Advice to Hacks from a Flack

6 02 2009

Ever wondered why PR people are sometimes called flacks?  No, me neither but come to think of it I’ve dodged some in my time as a PR person and too often from journalists.  

This post was inspired partly by a really interesting piece from the Guardian’s technology editor Charles Arthur and partly as a result of a dare from fellow PR person Megan Codling  (some of us can be quite wary of the press….seriously).  Charles’s post was the first time I have ever seen a  journalist acknowledge the fact that we are advocates for our clients and paymasters.  We are in thrall to the media too but the relationship should be mutually beneficial.  So, swallowing hard, here are a few tips for the fourth estate: 

  • Don’t let fly when you get a call from a PR person about a story you are not interested in.  Politely and firmly let them know.  They may well be lacking in experience and sometimes even judgement but they have summoned up the courage to call you and they’ve probably been polite.
  • When you get something you don’t want by e-mail (or DM) click delete and chill.  Don’t get annoyed because there is an attachment or the story isn’t up your street.  We strive to send you what you want but we don’t always get it right and often we are under pressure too. 
  • Resist the urge to take us down a peg or three.  Most PR people have a great deal of respect for who you are and what you do (and sometimes a well developed sense of inferiority).  It tends to evaporate when you turn up the heat.
  • Believe it or not we counsel clients on what they should release to the media.  We have to develop a keen news sense and we work hard to dissuade clients from issuing non-news
  • Work with us, we can be a very useful resource, we will endeavour to respond swifly with words,  images or a good interviewee.  We really don’t expect you to use what we give you verbatim.  We know the value of your endorsement and we strive for it but we don’t expect it.

Let me know what you think, whichever side of the fence that you sit on.  Let’s have a heated debate.





We are all in Public

4 02 2009

The BBC has dropped former Carol Thatcher daughter of former prime minister Margaret Thatcher from “The One Show” .  The BBC took the action after she apparently used the word “golliwog” to describe a tennis player.    The comments were allegedly made during a conversation with fellow presenters after filming for the programme had ended.  Carol has appeared on the show as a regular roving reporter for the last three years.

Other presenters reported her off-air remark to senior staff, leading to her sacking by the BBC.  The identity of the tennis player has not been revealed but there are rumours that it might even be Andy Murray. 
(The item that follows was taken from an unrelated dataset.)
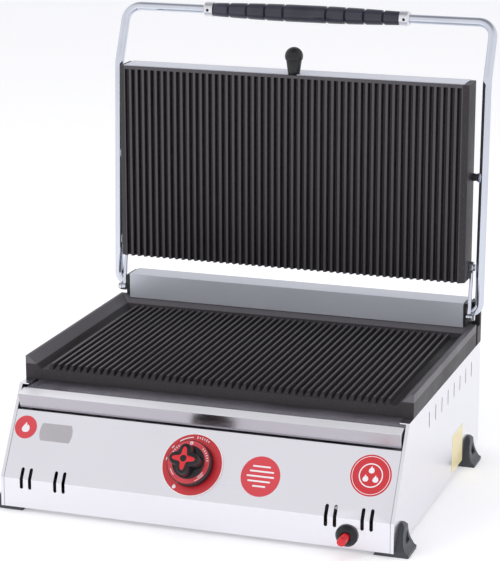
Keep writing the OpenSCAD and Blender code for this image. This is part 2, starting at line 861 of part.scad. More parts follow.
module gas_injector() {
  color(brass) place() translate([mix_x, jet_y - 10, burner_z]) rotate([-90, 0, 0])
    difference() {
      union() {
        cylinder(d = 12, h = 7, $fn = 6);
        cylinder(d = 8, h = 16);
      }
      translate([0, 0, -1]) cylinder(d = 4, h = 14);
      cylinder(d = 1, h = 20);
    }
}

// Safety valve behind the knob: body, spindle bush and the outlet arm to the jet
module gas_valve() {
  d = 26;
  l = 30;
  riser_y = valve_pos[1] + 12;
  color(brass) place() difference() {
    union() {
      on_slope(valve_pos) translate([0, 0, -l / 2]) cylinder(d = d, h = l);
      on_slope(valve_pos) translate([0, 0, l / 2 - 1]) cylinder(d = 16, h = 6);
      translate([mix_x, riser_y, valve_pos[2]]) cylinder(d = 12, h = burner_z - valve_pos[2]);
      translate([mix_x, riser_y, burner_z]) sphere(d = 12);
      rod_y(12, riser_y, jet_y - 10.2, mix_x, burner_z);
      rod_x(13, mix_x + 8, mix_x + 24, valve_pos[1] + 4, inlet_z);
    }
    on_slope(valve_pos) translate([0, 0, -5]) cylinder(d = plunger_d + 1, h = l);
    on_slope(valve_pos) translate([0, 0, l / 2 - 9]) cylinder(d = spindle_d + 1, h = 20);
  }
}

module valve_bracket() {
  z = foot_h + 2 * sheet;
  y = valve_pos[1] + 2;
  top = valve_pos[2] - 24;
  color("dimgray") place() {
    translate([mix_x - 20, y, z]) cube([40, 24, 1.5]);
    translate([mix_x - 12, y + 6, z]) cube([24, 2, top - z]);
    translate([mix_x - 12, y - 8, top]) cube([24, 16, 2]);
  }
}

// Pipe along the right side from the inlet to the valve
module supply_pipe() {
  r = 18;
  y1 = valve_pos[1] + 4;
  color("#b8b4a8") place() {
    rod_x(pipe_d, mix_x + 24, inlet_x - r, y1, inlet_z);
    translate([inlet_x - r, y1 + r, inlet_z]) rotate([0, 0, -90]) bend(r, 90, pipe_d);
    rod_y(pipe_d, y1 + r, body_d - 14, inlet_x, inlet_z);
  }
}

// Hose tail through the back panel
module gas_inlet() {
  color(brass) place() difference() {
    union() {
      rod_y(13, body_d - 14, body_d + 3, inlet_x, inlet_z);
      translate([inlet_x, body_d + 9, inlet_z]) rotate([90, 0, 0])
        cylinder(d = 19, h = 8.8, $fn = 6);
      rod_y(hose_tail_d, body_d + 8, body_d + inlet_out, inlet_x, inlet_z);
    }
    rod_y(5, body_d - 20, body_d + inlet_out + 1, inlet_x, inlet_z);
  }
}

module inlet_locknut() {
  color(brass) place() difference() {
    translate([inlet_x, body_d - sheet, inlet_z]) rotate([90, 0, 0])
      cylinder(d = 20, h = 4, $fn = 6);
    rod_y(13 + 0.2, body_d - 20, body_d, inlet_x, inlet_z);
  }
}

module thermocouple() {
  x = mix_x + 30;
  y = burner_y[0] - 17.5;
  color("#a87848") place() {
    translate([x, y, burner_z - 6]) cylinder(d = 5, h = 36);
    translate([x - 5, y - 4, burner_z - 2]) cube([10, 8, 1.5]);
    translate([x, y, burner_z - 16]) cylinder(d = 7, h = 10, $fn = 6);
  }
}

module ignition_electrode() {
  x = mix_x - 30;
  y = burner_y[0] - 17.5;
  color("white") place() {
    translate([x, y, burner_z - 18]) cylinder(d = 7, h = 34);
    translate([x, y, burner_z + 15]) cylinder(d = 2, h = 9);
    translate([x - 6, y - 4, burner_z - 4]) cube([12, 8, 1.5]);
  }
}

// Lead from the igniter to the electrode, held inside the body all the way
module ignition_lead() {
  r = 14;
  x1 = mix_x - 30;
  y = 36;
  z1 = igniter_z + 4;
  y2 = burner_y[0] - 17.5;
  color("#b03020") place() {
    rod_y(3.4, igniter_in, y - r, igniter_x, igniter_z);
    translate([igniter_x - r, y - r, igniter_z]) bend(r, 90, 3.4);
    rod_x(3.4, x1 + r, igniter_x - r, y, igniter_z);
    translate([x1 + r, y + r, igniter_z]) rotate([0, 0, 180]) bend(r, 90, 3.4);
    rod_y(3.4, y + r, y2 - r, x1, igniter_z);
    translate([x1, y2 - r, igniter_z + r]) rotate([0, 90, 0]) bend(r, 90, 3.4);
    translate([x1, y2, igniter_z + r]) cylinder(d = 3.4, h = burner_z - 18 - igniter_z - r);
  }
}

igniter_in = 20;

module igniter_body() {
  color("#2a2a2c") place() difference() {
    union() {
      rod_y(piezo_d, -2, igniter_in, igniter_x, igniter_z);
      rod_y(piezo_d + 6, sheet + 0.1, sheet + 5, igniter_x, igniter_z);
    }
    rod_y(button_d + 0.6, -3, igniter_in - 6, igniter_x, igniter_z);
  }
}

module igniter_collar() {
  color("#1e1e22") place() difference() {
    union() {
      rod_y(collar_d, -4, 0, igniter_x, igniter_z);
      translate([igniter_x, -4, igniter_z]) rotate([90, 0, 0])
        cylinder(d1 = collar_d, d2 = collar_d - 9, h = collar_h - 4);
    }
    rod_y(piezo_d + 0.2, -2.6, 1, igniter_x, igniter_z);
    rod_y(button_d + 0.8, -collar_h - 1, 1, igniter_x, igniter_z);
  }
}

module igniter_button() {
  color(red) place() {
    rod_y(button_d, -button_out + 2, igniter_in - 6 - button_travel - 1, igniter_x, igniter_z);
    translate([igniter_x, -button_out + 2, igniter_z]) rotate([90, 0, 0])
      cylinder(d1 = button_d, d2 = button_d - 4, h = 2);
  }
}

module heat_shield() {
  z = 62;
  y = tray_lip_y + tray_d + 2.5;
  color("lightgray") place() difference() {
    union() {
      translate([-inner_x + 20, y, z]) cube([2 * inner_x - 40, box_y - 24 - y, 1]);
      translate([-inner_x + 20, y, z]) cube([2 * inner_x - 40, 1, plate_z - z - 2]);
    }
    for (x = [-130, 100], b = burner_y) translate([x - 10, b - 16, z - 1]) cube([20, 32, 3]);
    translate([inlet_x - 10, y - 2, z - 5]) cube([20, body_d, 10]);
    translate([mix_x - 36, y + 3, z - 1]) cube([12, 40, 3]);
    rod_y(30, y - 2, y + 4, mix_x, burner_z);
    translate([mix_x - 20, y - 2, z - 1]) cube([40, 10, 6]);
  }
}

// ---------- controls ----------

module dial_plate() {
  color(red) place() on_slope(knob_pos) difference() {
    cylinder(d = dial_d, h = dial_t);
    translate([0, 0, -1]) cylinder(d = spindle_d + 4, h = 3);
  }
}

module labels() {
  t = 0.35;
  color("whitesmoke") place() {
    for (p = [[20 - half_w, 98.5, 29], [0.32 * half_w, 75, 49], [half_w - 36.5, 89, 50]])
      on_slope([p[0], slope_y(p[1]), p[1]]) cylinder(d = p[2], h = t);
    on_slope([61 - half_w, slope_y(95.5), 95.5]) translate([-21, -12, 0]) cube([42, 24, t]);
    translate([half_w, label_y, 10]) cube([t, label_l, 50]);
  }
}

module gas_knob() {
  lobe_r = 9;
  color("#1c1c20") place() on_slope(knob_pos + skirt_gap * slope_n) difference() {
    union() {
      cylinder(d1 = skirt_d, d2 = skirt_d - 3, h = skirt_h);
      translate([0, 0, skirt_h - 1]) linear_extrude(knob_h - skirt_h + 1) {
        for (a = [0 : 90 : 270]) rotate(a) translate([lobe_d / 2 - lobe_r, 0]) circle(r = lobe_r);
        circle(r = lobe_d / 2 - lobe_r);
      }
    }
    difference() {
      translate([0, 0, -1]) cylinder(d = skirt_d - 8, h = skirt_h - 3);
      translate([0, 0, -2]) cylinder(d = 18, h = skirt_h);
    }
    translate([0, 0, -1]) cylinder(d = spindle_d + 2 * run_fit, h = knob_bore + 1);
    translate([0, 0, knob_h - 1.2]) linear_extrude(3) star(0);
  }
}

// Four-lobed mark on the knob's face, drawn smaller by the clearance g
module star(g) {
  for (a = [0 : 90 : 270]) rotate(a) translate([7.5, 0]) circle(r = 5.5 - g);
  circle(r = 7);
}

// Valve spindle, hollow at its inner end for the push rod
module knob_spindle() {
  reach = valve_in - 11;
  color("gray") place() on_slope(knob_pos) translate([0, 0, -reach]) difference() {
    cylinder(d = spindle_d, h = reach + skirt_gap + knob_bore - 0.5);
    translate([0, 0, -1]) cylinder(d = plunger_d + 2 * run_fit, h = 20);
  }
}

module knob_insert() {
  color(red) place() on_slope(knob_pos + (skirt_gap + knob_h - 1.2) * slope_n)
    linear_extrude(1.4) star(0.15);
}

// The valve's push rod, which the knob presses in against the magnet's spring
module valve_plunger() {
  color(brass) place() on_slope(valve_pos) translate([0, 0, -2])
    cylinder(d = plunger_d, h = 28);
}

// ---------- drip tray ----------

module drip_tray() {
  top = [tray_lip_y - tray_lip_lean, tray_lip_z + tray_lip_h];
  back = tray_lip_y + tray_d;
  rim = top + [tray_rim, tray_rim * tan(tray_rim_rise)];
  line = [
    [back, tray_lip_z + 16], [back, tray_lip_z], [tray_lip_y, tray_lip_z], top, rim,
    rim - [0, 6]
  ];
  end = [
    [tray_lip_y, tray_lip_z], top, rim, rim - [0, 2], [back, tray_lip_z + 18], [back, tray_lip_z]
  ];
  color(steel) place() {
    slab(tray_w - 1) folded(line);
    both_sides() slab(sheet, (tray_w - sheet) / 2) polygon(end);
  }
}

module panel_screws() {
  color("gray") place() {
    both_sides() for (y = [40, body_d - 37]) translate([half_w - 40, y, foot_h - 1.8])
      cylinder(d = 7, h = 1.8);
    both_sides() for (z = [30, 120]) translate([half_w - 24, body_d + 1.8, z])
      rotate([90, 0, 0]) cylinder(d = 7, h = 1.8);
    both_sides() translate([web_x - 11, (plate_y2 + box_y2) / 2, side_top_z + 3])
      cylinder(d = 9, h = 3.5, $fn = 6);
  }
}

front_panel();
side_panel_left();
side_panel_right();
rear_panel();
base_pan();
foot_front_left();
foot_front_right();
foot_rear_left();
foot_rear_right();
lower_plate();
plate_rails();
tray_rails();
rear_box();
hinge_bracket_left();
hinge_bracket_right();
lid_stop();
pivot_bushes();
heat_shield();
burner();
burner_supports();
mixing_tube();
air_shutter();
gas_injector();
gas_valve();
valve_bracket();
supply_pipe();
gas_inlet();
inlet_locknut();
thermocouple();
ignition_electrode();
ignition_lead();
igniter_body();
igniter_collar();
igniter_button();
dial_plate();
labels();
panel_screws();
drip_tray();
handle_frame();
handle_grip();
grip_collars();
collar_screws();
stud_sockets();
shaft_collars();
link_lugs();
link_bolts();
upper_plate();
upper_cover();
cover_screws();
plate_studs();
link_studs();
lid_knob();
link_left();
link_right();
gas_knob();
knob_spindle();
knob_insert();
valve_plunger();
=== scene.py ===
"""Looks of the contact grill: materials for the CAD nodes and detailed pieces that stand for some of them."""

import json
import math

import bmesh
import bpy
from mathutils import Matrix, Vector


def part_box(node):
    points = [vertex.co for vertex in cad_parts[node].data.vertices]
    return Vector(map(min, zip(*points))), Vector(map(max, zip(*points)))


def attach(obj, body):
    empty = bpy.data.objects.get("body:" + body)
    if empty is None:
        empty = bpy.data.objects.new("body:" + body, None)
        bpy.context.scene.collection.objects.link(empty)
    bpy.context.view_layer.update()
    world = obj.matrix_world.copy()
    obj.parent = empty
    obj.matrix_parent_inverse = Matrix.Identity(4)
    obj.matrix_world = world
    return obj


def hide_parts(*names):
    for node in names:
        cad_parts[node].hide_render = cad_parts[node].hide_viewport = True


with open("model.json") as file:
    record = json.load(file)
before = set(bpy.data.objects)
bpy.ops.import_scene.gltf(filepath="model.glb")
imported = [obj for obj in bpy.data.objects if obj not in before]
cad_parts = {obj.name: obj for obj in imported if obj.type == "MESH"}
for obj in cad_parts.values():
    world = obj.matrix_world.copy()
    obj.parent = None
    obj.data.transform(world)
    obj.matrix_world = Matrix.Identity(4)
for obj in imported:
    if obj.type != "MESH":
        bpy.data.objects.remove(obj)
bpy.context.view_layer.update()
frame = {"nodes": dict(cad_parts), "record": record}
NODES = frame["nodes"]
RECORD = frame["record"]
JOINTS = {j["name"]: j for j in RECORD["behaviour"]["joints"]}
MM = 0.001
TAU = 2 * math.pi

# ---------------------------------------------------------------- places taken from the frame
KNOB = Vector(JOINTS["knob_turn"]["pos_m"])          # middle of the dial, on the sloping panel
OUT = Vector(JOINTS["knob_turn"]["axis"]).normalized()   # the sloping panel's outward normal
UP = Vector((1, 0, 0)).cross(OUT) * -1               # up the slope
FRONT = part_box("front_panel")[0][1]                  # the front panel's foremost line


def on_panel(x, z):
    """The point of the sloping panel at that x and height."""
    return Vector((x, KNOB.y + (z - KNOB.z) * -OUT.z / OUT.y, z))


def panel_frame(p, lift=0.0):
    """Matrix whose X runs along the panel, Y up the slope and Z outward, at p."""
    m = Matrix((Vector((1, 0, 0)), UP, OUT)).transposed().to_4x4()
    m.translation = p + OUT * lift
    return m


# ---------------------------------------------------------------- camera
SENSOR = 36                                          # sensor width, mm
FOCAL_RATIO = 4.444                                  # focal length over sensor width
CAMERA_AT = (0.8741, FRONT - 2.3378, 0.9776)
CAMERA_DIP = 14.9                                    # degrees below the horizon
CAMERA_ROUND = 18.9                                  # degrees round from straight in front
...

The critical issue here is not just the debate as to whether the remarks were racist (intentionally or not) but that the words of public figures are now seldom ever ‘private’.  Carol Thatcher needs to understand that the social web means that they can be published by anyone, anywhere in an instant.   The BBC should recognise this too and reveal the name of the tennis player.  Then we will all be better placed to make a judgement.





Are Bloggers Journalists?

22 01 2009

If blogging is citizen journalism then bloggers are citizen journalists, which by definition is a form of journalism.  Blogger relations might then have much in common with media relations.

I argued this case or something much akin to it in a lecture I gave for the Chartered Institute of Public Relations in May 2008 at Leeds Metropolitan University.  

I had pursued this argument before with little opposition but when the Q&A section came round my argument hit a wall.  Richard Bailey, an academic blogger and university lecturer at Leeds took me to task on this view and Chris Norton Account Director at Wolfstar supported his assertion that blogger relations and media relations are very different. 

The two points of view can be broadly summarised thus:

The case for the prosecution

  • Bloggers don’t like and seldom use press releases
  • Bloggers are generally of independent mind and blog because they want to express their own views and opinions and not those of others
  • Blogs are not edited in the traditional sense and therefore can not be considered to be media in the conventional sense
  • Many blogs simply don’t have an audience
  • We have to engage with bloggers in a different way involving more dialogue and discussion

The case for the defense

  • Journalists don’t much like press releases either and never did.
  • I’ve met some pretty independent minded journalists in my time.  If in doubt read Nick Davies’s excellent ‘Flat Earth News’.  He’s man of independent mind (although he describes others that are not). 
  • The difference between blogs and ‘traditional media’ on line is becoming blurred.  The process of editing creates authority but it does not mean that blogs can’t be authoritative.  

I modified my view after listening to both Richard and Chris but I do believe there is a significant amount of common ground in how we approach the most influential bloggers and how we have deal with journalists who fit the more traditional mould.  I imagine however that the debate will run and run.